Straight-up Lifetime with a side of tequila, please. What we need to do it have a drinking game. You do a shot every time a wife is betrayed by her husband, a mother cries, "WHY ME?", a teenager gets pregnant, a divorce gets bitter, or a private citizen vows to solve a cold case. The names of these movies, respectively, will most likely be:
A Husband's Betrayal
A Mother's Cry
A Teenage Girl's Choice
A Divorce So Bitter
and (drumroll, please)
A Citizen's Vow
It is becoming apparent that you spend entirely too much time watching the Women's Victims Network. If I had it I would drink every time the evil husband shows no redeeming qualities whatsoever. Which means I'd be drunk after about 6 minutes or so. Give or take. I would also drink every time the closeted male friend says something sensitive and life-affirming.
i am so jealous of the drama-free part. i wish my life would be like that again. i like how the pictures go from drunk to drunker. good progression.

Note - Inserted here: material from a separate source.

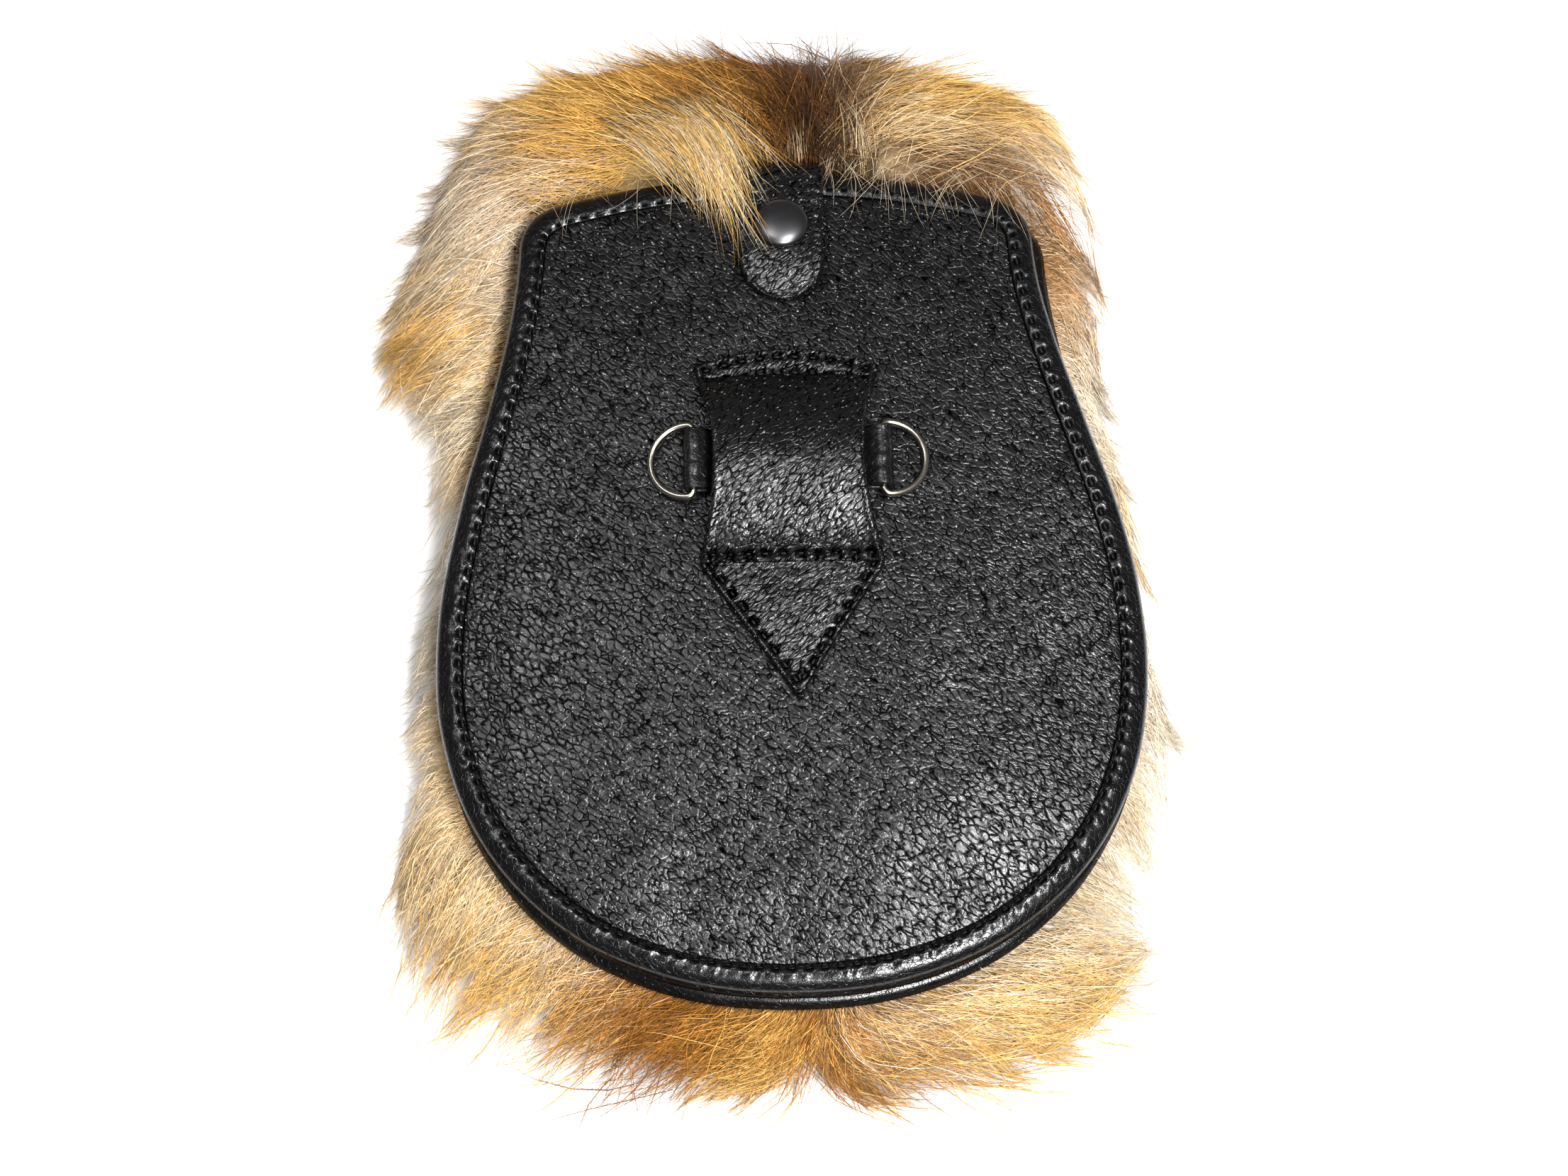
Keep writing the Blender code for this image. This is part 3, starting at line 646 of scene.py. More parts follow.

Geez...I don't think I've had a night like that since I was like 21...damn I'm old. :-(
There was no other way for the night to end, we were cursed by the Planned Parenthood chicks snubbing us during the condom distribution. Of course, I reccommend the "pull out method" in the back of your car. P.S.- Don't take it personally, M's dad never smiles. He actually lost the ability to smile in a tragic circus clown incident when he was 10.
RAY RIPPED A DAMN MAN'S FACE THE HELL OF OFF YO!